Holland’s foremost research institution
on World War II, the NIOD, took the position that no apology was necessary as
did some scholars from the University of Amsterdam. The Jewish community and the
Center for Information and Documentation on Israel – Holland’s watchdog on
anti-Semitism – say an apology is “due” but have refrained from demanding
one.
Van Hulst believes apologies are due for the treatment of Jews after
the war.
“The Jews who returned were not welcomed,” he said. “Some Jews
who returned from the camps were not compensated for their property and some
were even required to pay city tax and utility bills for their time in the
camps.”
Collaborationsim (or treason, as Van Hulst calls it) was also
rife, he said. “Safe houses in Amsterdam were impossible to find. There
were many German sympathizers. The chance of betrayal was
enormous.”
Netanyahu, in his address at Amsterdam’s Portuguese Synagogue
on Wednesday, also spoke about the issue.
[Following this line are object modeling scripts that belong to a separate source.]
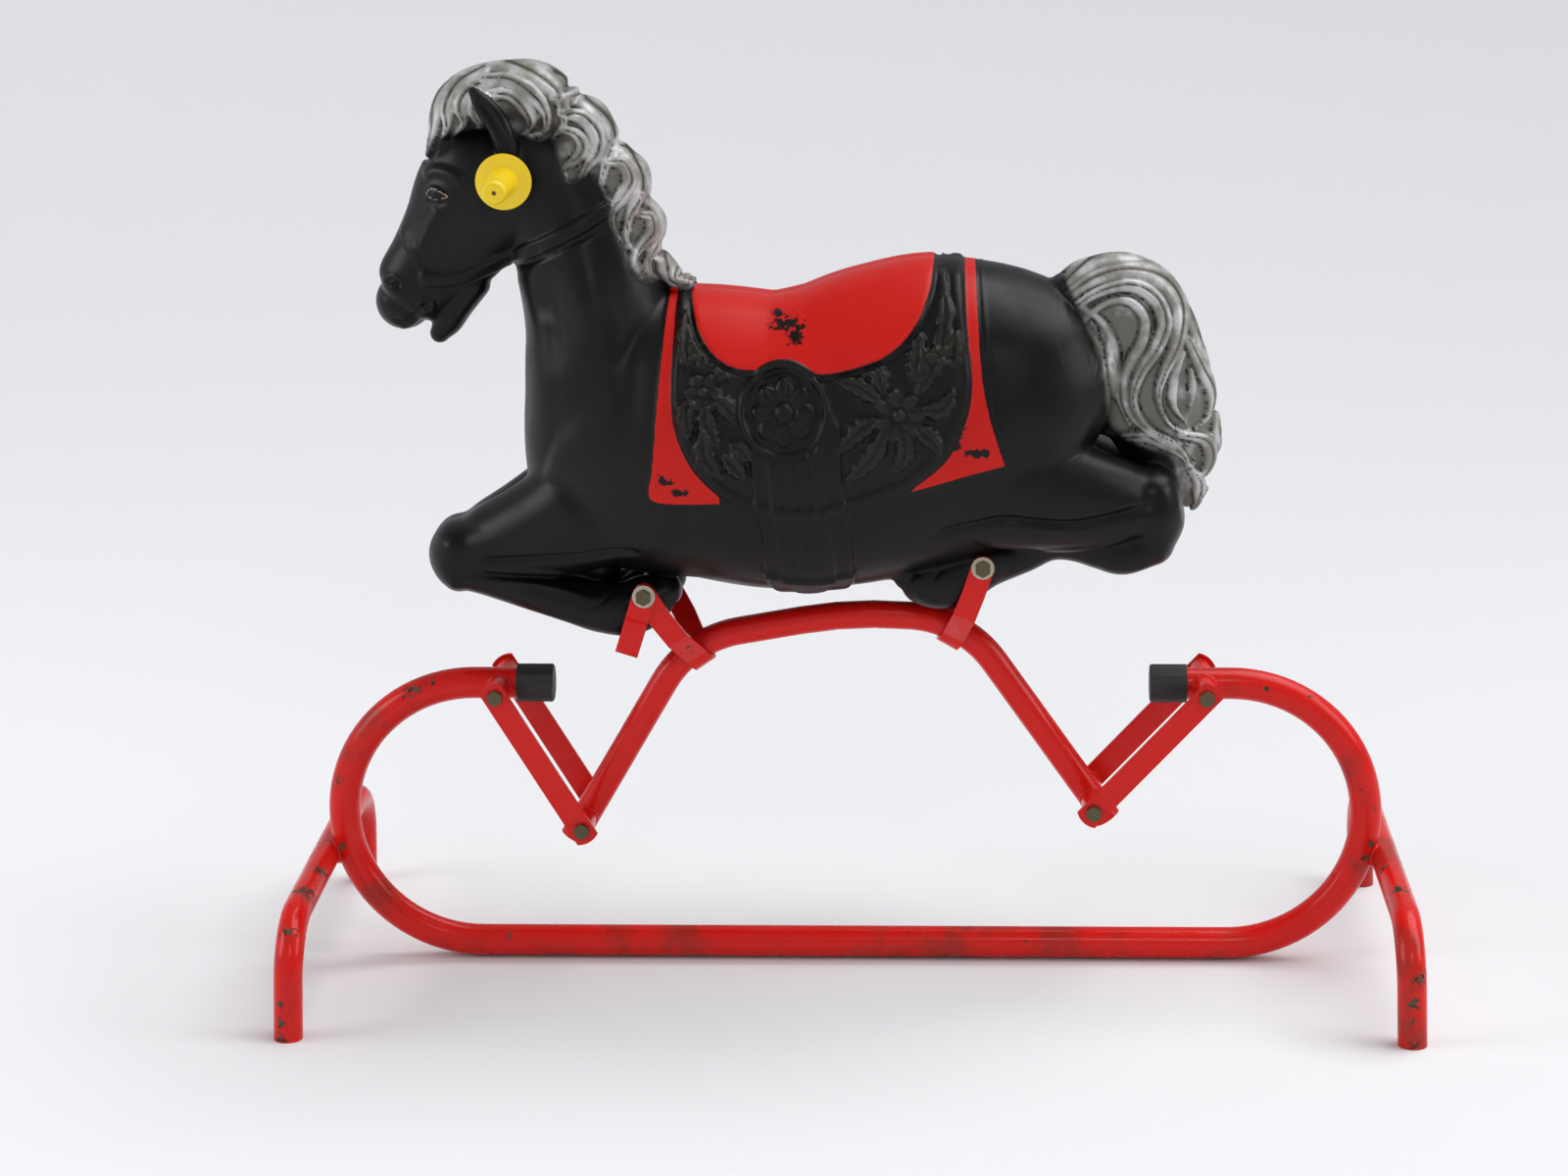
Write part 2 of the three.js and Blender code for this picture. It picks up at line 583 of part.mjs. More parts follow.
// Runs a smooth spine through the ovals and skins it. `inset` shrinks it, for the hollow.
function limb(ovals, outerSides, inset, flank = 0) {
  const placeAt = new THREE.CatmullRomCurve3(ovals.map(([x, z]) => flatPoint([x, z])));
  const sizeAt = new THREE.CatmullRomCurve3(
    ovals.map(([, , depth, width, offset = 0]) => new THREE.Vector3(depth, width, offset)));
  const sides = inset ? HOLLOW_SIDES : outerSides;
  const steps = Math.round((inset ? 1 : 1.25) * (ovals.length - 1));
  const margin = inset ? 0.3 : 0;
  const rings = [];
  for (let s = 0; s <= steps; s++) {
    const t = (s === 0 ? margin : s === steps ? steps - margin : s) / steps;
    const size = sizeAt.getPoint(t);
    const centre = placeAt.getPoint(t);
    centre.y = flank * size.z;
    const along = placeAt.getTangent(t);
    const deep = new THREE.Vector3(-along.z, 0, along.x);
    rings.push(ring(centre, deep, sideways, size.x - inset, size.y - inset, sides));
  }
  return toSolid(skin(rings));
}

function body(inset) {
  const parts = [
    limb(TORSO, TRUNK_SIDES, inset), limb(NECK, LIMB_SIDES, inset), limb(HEAD, LIMB_SIDES, inset),
    limb(MANE, LIMB_SIDES, inset), limb(TAIL, LIMB_SIDES, 2 * inset),
  ];
  for (const flank of [-1, 1]) {
    for (const leg of [FORE_LEG, FORE_FOOT, HIND_LEG, HIND_FOOT]) {
      parts.push(limb(leg, LIMB_SIDES, inset, flank));
    }
  }
  return join(...parts);
}

// Flats on both flanks for the mount straps; the hollow keeps its wall behind them.
function withFlats(solid, inset) {
  const tools = [];
  for (const [mount, radius] of [[FRONT_MOUNT, 30], [REAR_MOUNT, 22]]) {
    tools.push(crossBar(mount, radius + inset, HOOF_HALF_WIDTH - inset, 140));
    tools.push(crossBar(mount, radius + inset, -140, -HOOF_HALF_WIDTH + inset));
  }
  return cut(solid, ...tools);
}

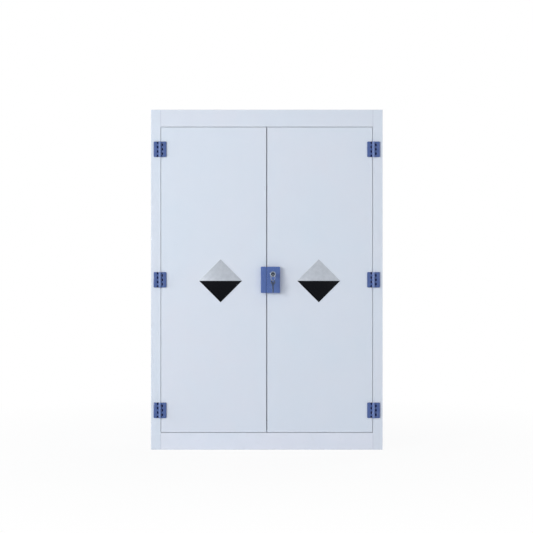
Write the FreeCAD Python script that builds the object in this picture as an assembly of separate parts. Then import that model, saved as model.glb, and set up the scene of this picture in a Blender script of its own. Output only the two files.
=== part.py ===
# A two-door storage cabinet of welded white polypropylene sheet, with blue hinges and a blue key lock.
# Millimetres. +X is right and -Y is the front. The origin is the middle of the base, on the floor.
import FreeCAD, Part
import math
import os

os.makedirs("parts", exist_ok=True)

# Case
case_width = 1124.0
case_depth = 460.0
case_height = 1650.0
wall = 8.0
frame_sheet = 10.0
stile_width = 47.0
rail_height = 83.0
plinth_height = 82.0
rib_place_shares = (-0.5, 0.0, 0.5)

# Doors
door_gap = 2.0
centre_gap = 4.0
door_sheet = 10.0
door_edge_round = 1.5
door_frame_sheet = 8.0
door_frame_width = 60.0
door_frame_inset = 2.0

# Stops that the doors close against
stop_overlap = 12.0
stop_sheet = 8.0

# Fits
seat_clearance = 0.3
running_fit = 0.05
cut_overrun = 1.0

# Hinges
hinge_spacing = 633.0
leaf_width = 31.0
leaf_height = 75.0
leaf_thickness = 5.5
leaf_corner = 4.0
barrel_radius = 7.0
barrel_lift = 0.4
axis_outboard = 4.0
knuckle_count = 7
knuckle_gap = 0.3
window_clearance = 0.4
window_reach = 4.2
window_floor = 1.2
hinge_pin_radius = 2.5
hinge_pin_recess = 0.5
bore_flats = 8
barrel_flat_count = 16

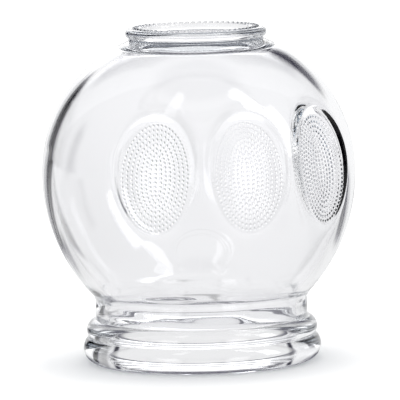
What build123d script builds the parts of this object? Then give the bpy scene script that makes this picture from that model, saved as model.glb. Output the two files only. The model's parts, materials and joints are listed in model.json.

“Many stood on the sidelines
and some helped the Nazis,” Netanyahu said. “The people of the Netherlands can
be proud that despite their small size – they possess the second highest number
of Righteous Gentiles of any country.”
Not a sentimental man, Van Hulst
sought to avoid expressions of gratitude by people he had saved.
“I had
closed the book on the war and devoted myself to the education system, which was
in a terrible state after the war.”
But that changed after Van Hulst, in
the 1960s, was asked to review a dissertation about the rescue operation. “I was
sucked right in,” he said with a smile.
Yad Vashem recognized him as a
Righteous Among the Nations in 1972.
One of the most difficult days in
Van Hulst’s life, he said, was the day the crèche was closed down and all 80
children there were to be sent to the camps.
“Taking in 80 children was
impossible. I had to choose. But who? I chose 12 children, all of them five to
twelve years old. They could walk – and fast if necessary.”
Van
Hulst said he has no regrets, but wishes he could have saved more. “I saved more
than 500, but fewer than a thousand.”